I haven't seen THE KING'S SPEECH, A SINGLE MAN or TOPSY TURVY, so depending on how I feel about these films when I do see them, the list today may be adjusted at some point down the line. Well, it's all fluid anyway. None of this stuff is cast in cement. LOCAL HERO would have made the list easy except I had to make room for A ROOM WITH A VIEW. So count it as number 11 and BRIDGE ON THE RIVER KWAI is 12. And wait, wait, what about BRIEF ENCOUNTER, DAY OF THE JACKAL, THE SCARLET PIMPERNEL? CASINO ROYALE? (The one with Daniel Craig, of course.) And AN IDEAL HUSBAND and COLD COMFORT FARM? MASTER AND COMMANDER? ANGELS AND INSECTS? Another gem: EDUCATING RITA. See what I mean? Impossible. I give up.
At some point I'll do 10 more, because really, this whole thing is a hopeless enterprise. I've loved British films since I was a kid, so you know there are dozens more that could easily be on this list. But for now:
10 FAVORITE BRITISH FILMS
10) THE WRONG BOX (1966)
Not only a wrong box, but a wrong-headed bunch of characters in a delirium of a funny film set in Victorian England. Michael Caine, Sir Ralph Richardson, John Mills, Dudley Moore, Peter Cook and Peter Sellers. What more can you possibly say?
9) A ROOM WITH A VIEW (1985)
From the extraordinary opening credits to the very romantic end, this is just a gorgeously realized Merchant/Ivory creation based on E.M. Forster's book. I am always spellbound when I watch it. Helena Bonham Carter, Julian Sands, Maggie Smith, Rupert Graves, Daniel Day-Lewis. An embarassment of riches.
8) ORLANDO (1992)
Can't figure out still, what this film is about. But it doesn't matter. It is so breathtakingly beautiful - like sitting in the middle of a painting and letting it wash over you. Tilda Swinton is a national treasure.
7) BILLY ELLIOT (2000)
Working class life as spawning ground for art, in this case : ballet. And, unexpectedly, not a girl's story, but a boy's. Jamie Bell as Billy is spectacular.
6) THE RED SHOES (1948)
Moira Shearer. More ballet. This time as madness. The only thing that throws me off about this otherwise GORGEOUS film are the male actors. Such a bunch of unattractive ninnies I haven't seen since...well, since I don't know when.
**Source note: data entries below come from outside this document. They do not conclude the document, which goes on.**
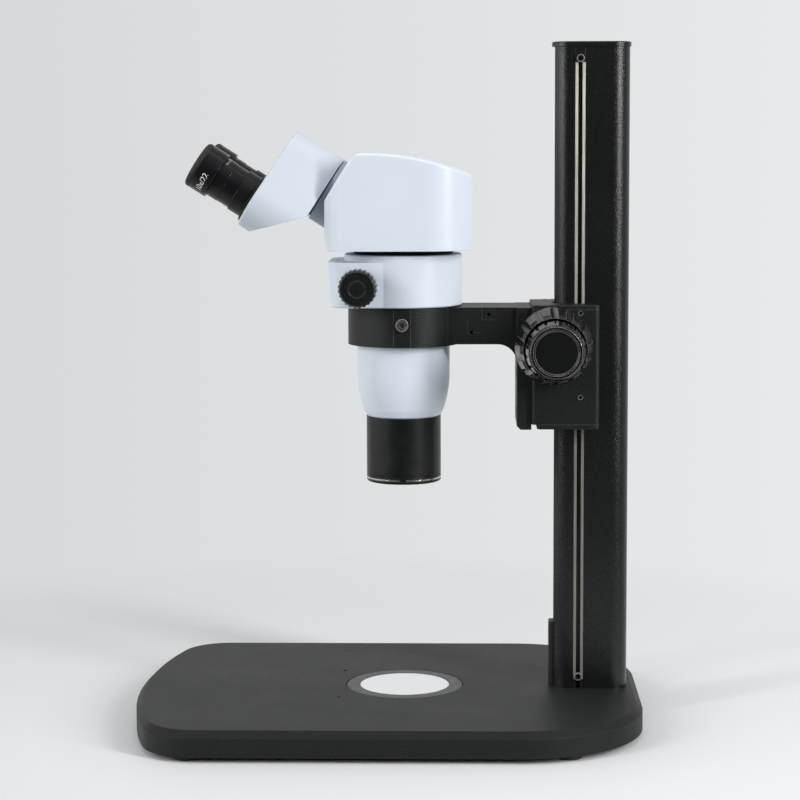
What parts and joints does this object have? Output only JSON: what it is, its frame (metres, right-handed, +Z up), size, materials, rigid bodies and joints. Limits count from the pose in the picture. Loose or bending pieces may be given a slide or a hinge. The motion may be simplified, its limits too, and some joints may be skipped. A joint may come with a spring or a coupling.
{
  "type": "stereo microscope",
  "caption": "Stereo zoom microscope on a track stand: tilted binocular head, zoom body in a swivel ring, rack and pinion focus on a grooved column, flat base with a stage plate.",
  "frame": {"origin": "centre of the footprint, on the surface that the feet stand on", "axes": "+Z up; -Y to the user and the eyepieces, +Y to the column; +X to the user's right"},
  "size_m": [0.308, 0.4146, 0.556],
  "materials": {
    "base_paint": "fine matt black powder paint",
    "rubber": "matt",
    "stage_ring_grey": "satin dark grey",
    "stage_white": "matt white",
    "column_black": "black anodised, fine texture",
    "stainless": "drawn",
    "black_screws": "black oxide",
    "black_plastic": "satin",
    "steel": "machined",
    "textured_black": "fine wrinkle paint",
    "guide_plastic": "machined",
    "bronze": "machined",
    "knob_black": "satin moulded",
    "white_paint": "satin bluish white paint",
    "grey_paint": "satin grey paint",
    "black_anodised": "satin",
    "bright_ring": "turned bright",
    "optical_glass": "coated"
  },
  "bodies": {
    "stand": {"base_plate": "base_paint", "base_feet": "rubber", "stage_ring": "stage_ring_grey", "column_profile": "column_black", "column_rails": "stainless", "rail_screws": "black_screws", "column_cap": "black_plastic", "column_bolts": "black_screws", "travel_stop": "black_plastic", "gear_rack": "steel"},
    "stage_plate": {"stage_plate": "stage_white"},
    "carriage": {"focus_housing": "textured_black", "top_cover": "textured_black", "bottom_cover": "textured_black", "guide_shoes": "guide_plastic", "guide_screws": "black_screws", "pinion_bushes": "bronze", "focus_arm": "textured_black", "arm_screws": "black_screws"},
    "clamp_screw": {"clamp_screw": "black_screws"},
    "coarse_drive": {"pinion_shaft": "steel", "right_coarse_knob": "knob_black", "left_coarse_knob": "knob_black"},
    "fine_drive": {"fine_shaft": "steel", "right_fine_knob": "knob_black", "left_fine_knob": "knob_black"},
    "pod": {"zoom_housing": "white_paint", "zoom_barrel": "white_paint", "objective_cell": "black_anodised", "objective_ring": "bright_ring", "objective_lens": "optical_glass", "dovetail_ring": "black_anodised", "guide_rods": "stainless", "head_housing": "white_paint", "head_base": "black_anodised", "tube_nose": "grey_paint", "head_prisms": "optical_glass"},
    "zoom_drive": {"zoom_shaft": "steel", "zoom_pinions": "steel", "right_zoom_knob": "knob_black", "left_zoom_knob": "knob_black"},
    "upper_carrier": {"upper_carrier": "black_anodised", "upper_lenses": "optical_glass"},
    "lower_carrier": {"lower_carrier": "black_anodised", "lower_lenses": "optical_glass"},
    "right_tube": {"right_tube_housing": "white_paint", "right_tube_prism": "optical_glass", "right_eyetube": "black_anodised", "right_eyepiece": "black_anodised"},
    "right_dioptre": {"right_dioptre_ring": "black_anodised", "right_eye_lens": "optical_glass", "right_eyecup": "rubber"},
    "left_tube": {"left_tube_housing": "white_paint", "left_tube_prism": "optical_glass", "left_eyetube": "black_anodised", "left_eyepiece": "black_anodised"},
    "left_dioptre": {"left_dioptre_ring": "black_anodised", "left_eye_lens": "optical_glass", "left_eyecup": "rubber"}
  },
  "joints": [
    {"name": "stage_plate_lift", "type": "slide", "parent": "stand", "child": "stage_plate", "axis": [0, 0, 1], "range_m": [0, 0.03]},
    {"name": "focus_slide", "type": "slide", "parent": "stand", "child": "carriage", "axis": [0, 0, 1], "range_m": [-0.155, 0.19]},
    {"name": "coarse_turn", "type": "hinge", "parent": "carriage", "child": "coarse_drive", "pos_m": [0, 0.135, 0.3125], "axis": [1, 0, 0], "range_deg": [-1680, 1370]},
    {"name": "fine_turn", "type": "hinge", "parent": "carriage", "child": "fine_drive", "pos_m": [0, 0.135, 0.3125], "axis": [1, 0, 0], "range_deg": [-8400, 6850]},
    {"name": "clamp_turn", "type": "hinge", "parent": "carriage", "child": "clamp_screw", "pos_m": [0.0449, 0.0134, 0.3294], "axis": [1, 0, 0], "range_deg": [-180, 180]},
    {"name": "pod_swivel", "type": "hinge", "parent": "carriage", "child": "pod", "pos_m": [0, 0.0134, 0.33], "axis": [0, 0, 1], "range_deg": [-120, 120]},
    {"name": "upper_carrier_slide", "type": "slide", "parent": "pod", "child": "upper_carrier", "axis": [0, 0, 1], "range_m": [0, 0.0157]},
    {"name": "zoom_turn", "type": "hinge", "parent": "pod", "child": "zoom_drive", "pos_m": [0, -0.0214, 0.36], "axis": [1, 0, 0], "range_deg": [0, 120]},
    {"name": "lower_carrier_slide", "type": "slide", "parent": "pod", "child": "lower_carrier", "axis": [0, 0, 1], "range_m": [0, 0.0105]},
    {"name": "right_tube_swing", "type": "hinge", "parent": "pod", "child": "right_tube", "pos_m": [0.012, -0.0467, 0.4402], "axis": [0, -0.8434, 0.5373], "range_deg": [-7, 10]},
    {"name": "right_dioptre_turn", "type": "hinge", "parent": "right_tube", "child": "right_dioptre", "pos_m": [0.031, -0.14083, 0.4525], "axis": [0, -0.8434, 0.5373], "range_deg": [-120, 120]},
    {"name": "left_tube_swing", "type": "hinge", "parent": "pod", "child": "left_tube", "pos_m": [-0.012, -0.0467, 0.4402], "axis": [0, -0.8434, 0.5373], "range_deg": [-10, 7]},
    {"name": "left_dioptre_turn", "type": "hinge", "parent": "left_tube", "child": "left_dioptre", "pos_m": [-0.031, -0.14083, 0.4525], "axis": [0, -0.8434, 0.5373], "range_deg": [-120, 120]}
  ],
  "couplings": [
    {"joint": "coarse_turn", "follows": "focus_slide", "rad_per_m": -153.85},
    {"joint": "fine_turn", "follows": "focus_slide", "rad_per_m": -769.23},
    {"joint": "zoom_turn", "follows": "upper_carrier_slide", "rad_per_m": 133.33},
    {"joint": "lower_carrier_slide", "follows": "upper_carrier_slide", "ratio": 0.66667},
    {"joint": "left_tube_swing", "follows": "right_tube_swing", "ratio": -1}
  ]
}
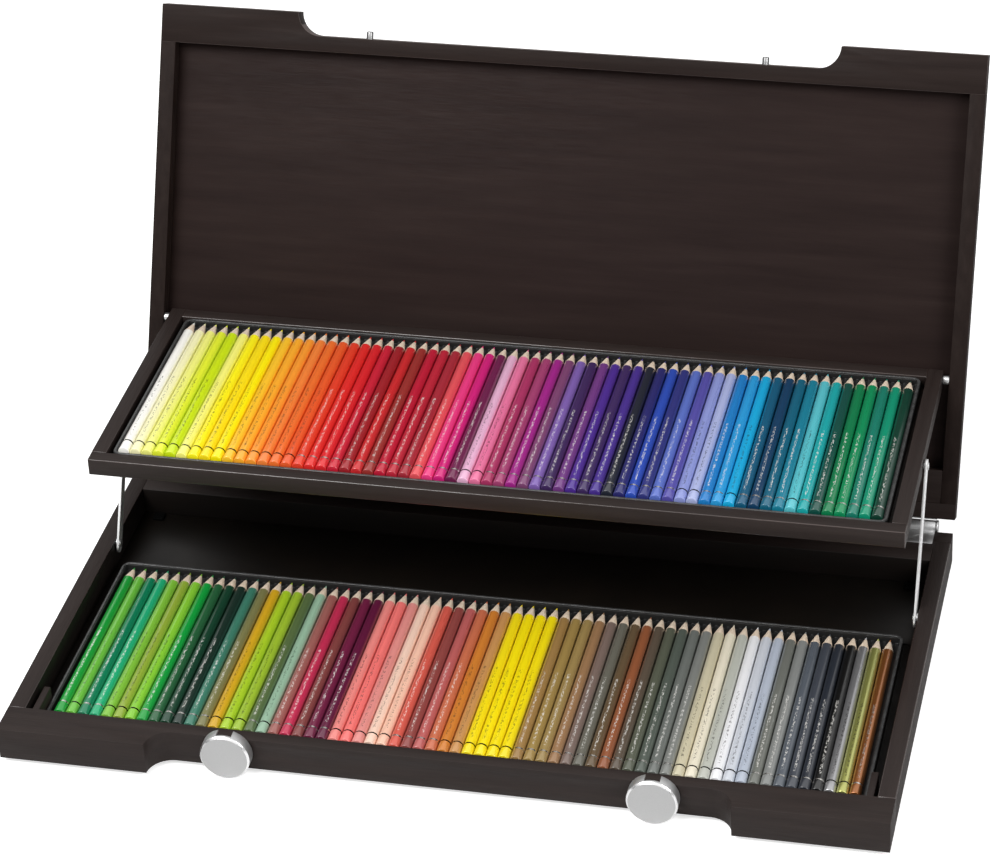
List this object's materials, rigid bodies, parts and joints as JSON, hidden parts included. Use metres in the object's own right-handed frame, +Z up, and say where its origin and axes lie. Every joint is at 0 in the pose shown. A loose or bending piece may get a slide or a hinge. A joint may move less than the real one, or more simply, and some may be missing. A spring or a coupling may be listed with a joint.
{
  "type": "two-tier wooden pencil case",
  "caption": "Wooden pencil case with a hinged lid that lifts an upper tray on parallel links over a lower tray, filled with pencils, two rotating latch cups.",
  "frame": {"origin": "centre of the bounding box of the open case, on the surface it rests on", "axes": "+X to the right seen from the front, +Y to the rear, towards the hinges, +Z up"},
  "size_m": [0.604, 0.4928, 0.3313],
  "materials": {
    "dark_wood": "satin open grain",
    "black_plastic": "matte",
    "black_rubber": "matte",
    "steel": "satin",
    "aluminium": "satin",
    "brass_bush": "satin",
    "pencil_leads": "matte",
    "pencil_yellow": "lacquered wood",
    "pencil_orange": "lacquered wood",
    "pencil_red": "lacquered wood",
    "pencil_pink": "lacquered wood",
    "pencil_violet": "lacquered wood",
    "pencil_blue": "lacquered wood",
    "pencil_turquoise": "lacquered wood",
    "pencil_green": "lacquered wood",
    "pencil_deep_green": "lacquered wood",
    "pencil_olive": "lacquered wood",
    "pencil_crimson": "lacquered wood",
    "pencil_flesh": "lacquered wood",
    "pencil_ochre": "lacquered wood",
    "pencil_brown": "lacquered wood",
    "pencil_grey": "lacquered wood",
    "pencil_metallic": "metallic lacquer on wood"
  },
  "bodies": {
    "base": {"base_front_wall": "dark_wood", "base_left_wall": "dark_wood", "base_right_wall": "dark_wood", "base_rear_wall": "dark_wood", "base_rear_filler": "dark_wood", "base_floor": "dark_wood", "floor_liner": "black_plastic", "corner_blocks": "dark_wood", "floor_pads": "black_rubber", "feet": "black_rubber", "base_hinge_leaves": "steel", "base_hinge_screws": "steel", "hinge_pins": "steel", "link_base_pins": "steel", "knob_bushes": "brass_bush", "lower_insert": "black_plastic", "lower_pencil_leads": "pencil_leads", "lower_pencils_green": "pencil_deep_green", "lower_pencils_olive": "pencil_olive", "lower_pencils_crimson": "pencil_crimson", "lower_pencils_flesh": "pencil_flesh", "lower_pencils_ochre": "pencil_ochre", "lower_pencils_brown": "pencil_brown", "lower_pencils_grey": "pencil_grey", "lower_pencils_metallic": "pencil_metallic"},
    "lid": {"lid_front_rail": "dark_wood", "lid_left_stile": "dark_wood", "lid_right_stile": "dark_wood", "lid_rear_rail": "dark_wood", "lid_rear_filler": "dark_wood", "lid_panel": "dark_wood", "lid_hinge_leaves": "steel", "lid_hinge_screws": "steel", "latch_pins": "steel", "tray_pivot_pins": "steel"},
    "tray": {"tray_front_rail": "dark_wood", "tray_rear_rail": "dark_wood", "tray_left_rail": "dark_wood", "tray_right_rail": "dark_wood", "tray_floor": "dark_wood", "link_tray_pins": "steel", "upper_insert": "black_plastic", "upper_pencil_leads": "pencil_leads", "upper_pencils_yellow": "pencil_yellow", "upper_pencils_orange": "pencil_orange", "upper_pencils_red": "pencil_red", "upper_pencils_pink": "pencil_pink", "upper_pencils_violet": "pencil_violet", "upper_pencils_blue": "pencil_blue", "upper_pencils_turquoise": "pencil_turquoise", "upper_pencils_green": "pencil_green"},
    "link_left": {"link_left": "steel"},
    "link_right": {"link_right": "steel"},
    "knob_left": {"knob_left": "aluminium", "knob_spindle_left": "steel"},
    "knob_right": {"knob_right": "aluminium", "knob_spindle_right": "steel"}
  },
  "joints": [
    {"name": "lid_hinge", "type": "hinge", "parent": "base", "child": "lid", "pos_m": [0, 0.08958, 0.028], "axis": [1, 0, 0], "range_deg": [0, 115.5]},
    {"name": "tray_pivot", "type": "hinge", "parent": "lid", "child": "tray", "pos_m": [0, 0.13813, 0.12166], "axis": [-1, 0, 0], "range_deg": [0, 115.5]},
    {"name": "link_left_pivot", "type": "hinge", "parent": "base", "child": "link_left", "pos_m": [-0.288, -0.01612, 0.024], "axis": [1, 0, 0], "range_deg": [0, 115.5]},
    {"name": "link_right_pivot", "type": "hinge", "parent": "base", "child": "link_right", "pos_m": [0.288, -0.01612, 0.024], "axis": [1, 0, 0], "range_deg": [0, 115.5]},
    {"name": "knob_left_turn", "type": "hinge", "parent": "base", "child": "knob_left", "pos_m": [-0.145, -0.23142, 0.0182], "axis": [0, 1, 0], "range_deg": [0, 90]},
    {"name": "knob_right_turn", "type": "hinge", "parent": "base", "child": "knob_right", "pos_m": [0.145, -0.23142, 0.0182], "axis": [0, 1, 0], "range_deg": [0, 90]}
  ],
  "couplings": [
    {"joint": "tray_pivot", "follows": "lid_hinge", "ratio": 1},
    {"joint": "link_left_pivot", "follows": "lid_hinge", "ratio": 1},
    {"joint": "link_right_pivot", "follows": "lid_hinge", "ratio": 1}
  ]
}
5) THE LADY VANISHES (1938)
Alfred Hitchcock at his early best. Michael Redgrave looking good. But the old lady and the two stiff-upper-lip cricket mavens steal the show.
4) BLACK NARCISSUS (1947)
A nunnery on a remote Nepalese mountain top, seething passions, madness, a cold sweeping wind which makes every one just a little nuts and a surly David Farrar. Ah, the stuff of life. Just a sensational film. Moody as hell despite it's bright colors. Sabu as a prince easily distracted and Jean Simmons in her first role, as a peasant beauty who does the distracting. Deborah Kerr, swooningly beautiful as the 'mother' superior.
3) THE 39 STEPS (1935)
Better than the book. Robert Donat is so gorgeous, so sensual, so sexy. And he doesn't even have any love scenes, really. Madeleine Carroll comes close to ruining the film, but she can't help the way the part was written. I love the beginning most when Hanney picks up the spy at the theater and they go back to his flat and he fixes her a fried haddock. Also love the short but heartbreaking sequence in Scotland when Hanney is helped by an extraordinarily valiant woman married to a vicious wretch. LOVE the ending in the music hall. Another early Alfred Hitchcock classic.
2) BABE (1995)
In so many ways, such a beautiful, inventive film. It is funny and charming and just about perfect. A film about life, love, self-worth, honor, innocence and the trust that must exist among friends. That most of the 'friends' are barnyard animals doesn't detract from the story one iota.
1) LAWRENCE OF ARABIA (1962)
Peter O'Toole in the film that turns Lawrence into a god. (Lawrence himself, would have been very happy with it, I think.) David Lean's romanticized view of Lawrence results in scenes of stark, breathtaking beauty though he doesn't spare the story's inherrent violence. The film features one of the most spectacularly effective 'cuts' in film history: the lit match cut to the desert.
Okay, time to list your favorites. Take heart. It's all in fun. Really.